NHANES reference medians

growthcleanr releases up to 1.2.4 offered two options for recentering medians, either the default of deriving medians from the input set, or supplying an externally-defined set of medians. These left out an option for researchers working with either small datasets or with data which might otherwise not be representative of the population, as deriving medians from the input set in those cases might be problematic. To provide a standard default reference to address these latter cases, a set of medians were derived from the National Health and Nutrition Examination Survey (NHANES). A summary of that process is below. As of release 1.2.5, the default behavior is:

  • If sd.recenter is specified as a data set, use the data set
  • If sd.recenter is specified as nhanes, use NHANES
  • If sd.recenter is specified as derive, derive from input
  • If sd.recenter is not specified or NA:
    • If the input set has at least 5,000 observations, derive medians from input
    • If the input set has fewer than 5,000 observations, use NHANES

With the verbose cleangrowth() option quietly = FALSE, the recentering medians approach used will be noted in the output. If the input set has fewer than 100 observations for any age-year, this will also be noted in the output.

Derivation process

The NHANES reference medians are based primarily on data from NHANES 2009-2010 through 2017-2018, including approximately 39,000 heights/lengths and weights from children and adolescents between the ages of 0 months and <240 months. Weight and height SD scores were calculated from the L, M, and S parameters for the CDC growth charts were used as the reference to calculate weight and height SD scores for the NHANES 2009-2010 through 2017-2018 samples. Based on the distributions of age-days in children at 0 months, an age adjustment was made based on the median number of days among these infants. This adjustment was made after consultation with the National Center for Health Statistics confirmed that a general assumption of ages occurring at the midpoint of the indicated integer month of age did not apply to children recorded as 0 months, and uses 0.75 months instead.

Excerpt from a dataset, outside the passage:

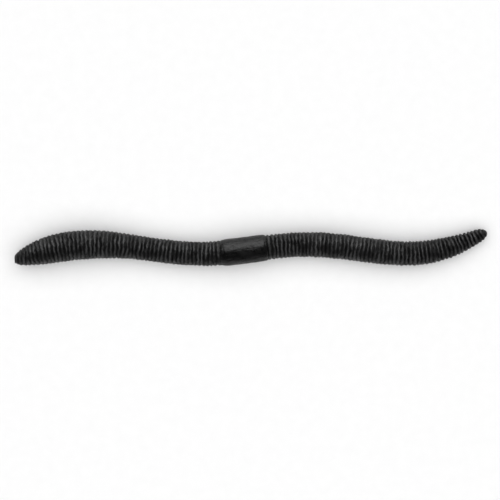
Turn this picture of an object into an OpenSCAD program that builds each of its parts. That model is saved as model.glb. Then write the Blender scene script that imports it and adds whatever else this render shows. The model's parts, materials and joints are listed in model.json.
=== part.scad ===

Weights were supplemented with a random sample of birthweights from NCHS’s Vital Statistics Natality Birth Data for 2018. These had sample weights assigned so that the sum of the sample weights for the sample equalled the sum of the sample weights for each month for infants in NHANES, as NHANES is a multi-stage complex survey. The reference data was then smoothed using the svysmooth() function in the R survey package to estimate the weight and height SD scores for each day up to 7,305 days, with a bandwidth chosen to balance between over- and under-fitting, and interpolation between the estimates from this function was used to obtain an estimate for each day of age. Predictions from a regression model fit to smoothed height SDs between 23 and 365 days (the youngest child in NHANES had an estimated age in days of 23) were used to extend smoothed height SD scores to children between 1 and 22 days of age.